OOOHHH once it all gets worked out I can start getting excited and not just worried about it! But it looks like it's gonna be good. :) Can't wait to collect some more stamps on my passport! And ROME! It's supposed to be the cure for people sick of Paris... ;) (It'll also be nice to not have to exchange any money. I have very mixed feelings about the euro--apparently when they adopted it prices spiked all over, and I'm not down with how expensive it is--but you have to admit it's convenient for travelers...)

Then a couple weeks after that I plan to visit in Scotland over a weekend. I would also like to use other weekends to go to Ireland, Nice, Barcelona, and London, but who knows if those will work out (because of time constraints--we only have so many weekends!--and friends' financial situations, etc). If they don't, I guess it won't be the end of the world, but I really want to go to Ireland, and I want to go to Nice the weekend before we leave. I know my friends do too, so it's only a matter of finding affordable ways and getting together to plan it in time. They also, of course, want to go to Amsterdam, so that's probably going to happen one of these weekends too. Marc said he'd be interested in going with me to London, but who knows... ahhh... making travel plans is such a big pain!!

Let's see, what else... on Thursday we had a history field trip to the Latin Quarter, though not the Saint-Michel part I usually frequent, so it was cool to see some new stuff. We went to the church by the Panthéon, St-Etienne-du-Mont, which is where Sainte Genevieve (the patron saint of Paris)'s tombstone is (her remains were burned and thrown into the Seine). THAT CHURCH IS THE COOLEST PLACE EVER. I can't even express how much I loved being there. We walked in, and all of a sudden this awesome music started to play. They have a huge wooden-carved organ up on the wall, and I guess it was coming from there. It was the coolest music I have ever heard and just filled me with this great sense of wonder and awe. It was amazingly cool, and inside it is so beautiful. It totally beats stupid old Notre Dame, hands DOWN. Eee, immediate favorite church in Paris. :D

And my Japanese classes have been interesting. I went to the first one on Wednesday a couple weeks ago, where there were about 4 other students, all around my age, there, and... it was too easy. Ridiculously easy. I knew it was bad when I did a self-introduction and my teacher had to write the words I was using on the board and ask if everyone knew what they meant. So after class she was all "That was too easy for you, huh?" and I was like "yeah..." so she got me moved to the next level, which meets at the same time but on Thursday nights.
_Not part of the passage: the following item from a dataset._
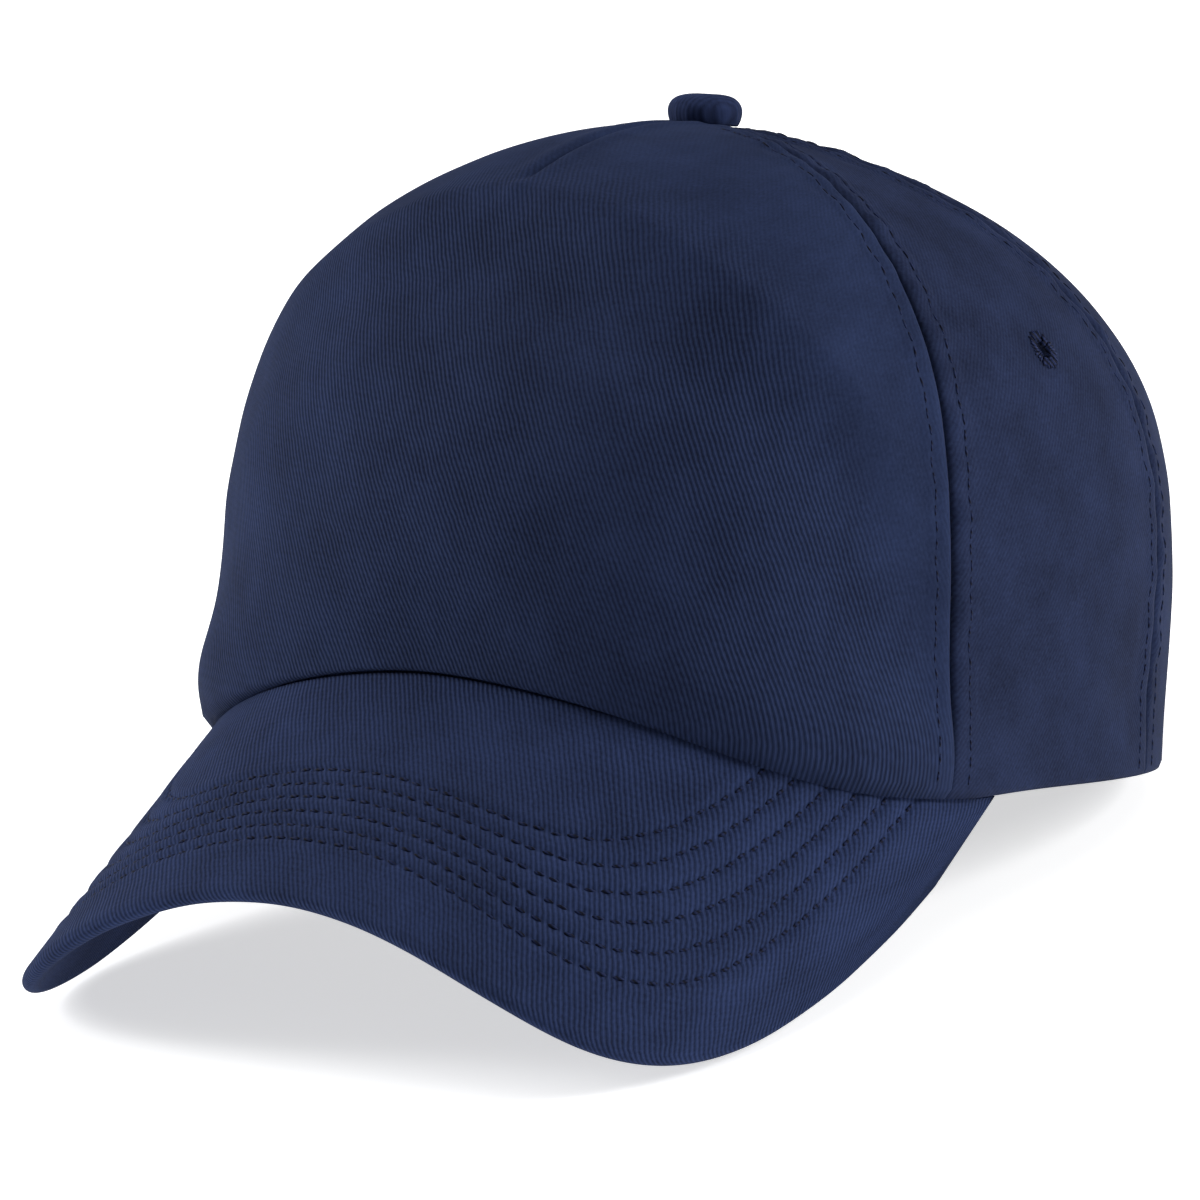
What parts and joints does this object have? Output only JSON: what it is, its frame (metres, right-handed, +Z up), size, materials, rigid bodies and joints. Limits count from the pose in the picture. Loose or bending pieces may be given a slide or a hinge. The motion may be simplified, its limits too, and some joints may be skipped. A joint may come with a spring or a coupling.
{
  "type": "baseball cap",
  "caption": "Navy baseball cap with a seamless front panel, pre-curved stitched visor, covered top button, sewn eyelets and a hook-and-loop strap across the rear arch.",
  "frame": {"origin": "centre of the bounding box at floor level, the cap standing on the two low sides of its visor and the back of its hem", "axes": "+Z up, -Y the way the visor points, +X the wearer's left"},
  "size_m": [0.171, 0.2538, 0.1511],
  "materials": {
    "cotton_drill": "navy cotton drill, 3/1 twill, matt",
    "eyelet_thread": "navy polyester embroidery thread, satin",
    "cotton_tape": "navy plain-weave tape",
    "buckram": "white stiffened open weave",
    "sweatband_cotton": "navy cotton twill",
    "foam_pad": "soft white needled pad",
    "visor_board": "flexible moulded polyethylene board",
    "label_ribbon": "blank white woven satin ribbon",
    "hook_and_loop": "navy nylon hook and loop",
    "button_metal": "pressed steel, plain"
  },
  "bodies": {
    "crown": {"button_back_washer": "button_metal", "button_cover": "cotton_drill", "button_shank": "button_metal", "button_shell": "button_metal", "care_label": "label_ribbon", "eyelet_rear_left": "eyelet_thread", "eyelet_rear_right": "eyelet_thread", "eyelet_side_left": "eyelet_thread", "eyelet_side_right": "eyelet_thread", "front_buckram": "buckram", "front_panel": "cotton_drill", "hook_strap_end": "cotton_drill", "loop_strap": "cotton_drill", "loop_tape": "hook_and_loop", "rear_opening_binding": "cotton_tape", "rear_panel_left": "cotton_drill", "rear_panel_right": "cotton_drill", "seam_tape_front_left": "cotton_tape", "seam_tape_front_right": "cotton_tape", "seam_tape_rear_centre": "cotton_tape", "seam_tape_rear_left": "cotton_tape", "seam_tape_rear_right": "cotton_tape", "side_panel_left": "cotton_drill", "side_panel_right": "cotton_drill", "sweatband": "sweatband_cotton", "sweatband_padding": "foam_pad", "visor_board": "visor_board", "visor_top_cover": "cotton_drill", "visor_under_cover": "cotton_drill"},
    "strap_tail": {"hook_strap": "cotton_drill", "hook_tape": "hook_and_loop"}
  },
  "joints": [
    {"name": "strap_peel", "type": "hinge", "parent": "crown", "child": "strap_tail", "pos_m": [-0.03285, 0.11379, 0.00989], "axis": [0, 0, 1], "range_deg": [0, 100]}
  ]
}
So I went to that class last week, and everyone there is older than me (30s) and there is a lot of DIFFICULT KANJI I DON'T KNOW. It's kind of... too hard. I'm like freaking Goldilocks here!!! As the teacher of that class said, there's no "choudo ii" (just right) class for me here. So I'm going to stay in the hard class, and just try to work hard and keep up. Not everyone there is amazingly good, of course, but there are these two guys who know ALL THE KANJI EVER. It's insane!!! I don't know how they did it! But they know all these random words I'd never even heard of! And my kanji is already bad... (cries) But I think it's going to be okay. Another difficulty is learning it with French people. Often the teacher will be all "This new word, okay, in French it means ____" and everyone else goes "ohhh" but I'm like "wait, what?" because sometimes I can't understand her Japanese accent when she speaks French and sometimes I just plain don't know the word. But when my mom comes she's going to bring me my electronic dictionary, which should make a lot of things easier, I can look up every word I don't know and find the English translation. mwa ha ha :) And also, I didn't realize it, but when we're learning new stuff, the teacher often kinda steps back and says "So this is how is it in Japan. How is it in your country?" Now that I think about it, this happened a lot in our Meikai classes, we'd be all "Oh, in America it's like this..." But of course, here, she says "Japanese people do this, but what do French people do? Is this how it is in France?" and it surprises me every time. Learning Japanese with French-speakers... it's gonna be interesting. But cool. I just hope I can do it.

I wish I'd been writing down what I do every weekend. Usually we spend the days exploring museums or flea markets (so I've been to the Musée d'Orsay by now, and of course it was amazing with all the Impressionist paintings. It was the strangest feeling turning a corner and "oh, well, there you are" to some famous painting or another. Insane!) and just generally hanging out. Sometimes we will go to Jack's house because he has a basement and his host dad lets us come over and hang out in the basement. Or we watch movies, we've seen a lot so far. The Illusionist (my host family took me to this one, which was really nice of them), Little Children, Babel, The Good German, Inland Empire... etc. I'm going to try to be better at writing about what happens every weekend, just so I can remember. But it was like this last semester too, I didn't get good about journaling until halfway through the semester. I've also been taking some pictures, not a whole lot but some, which I'll get around to posting, well, SOMETIME. hahah.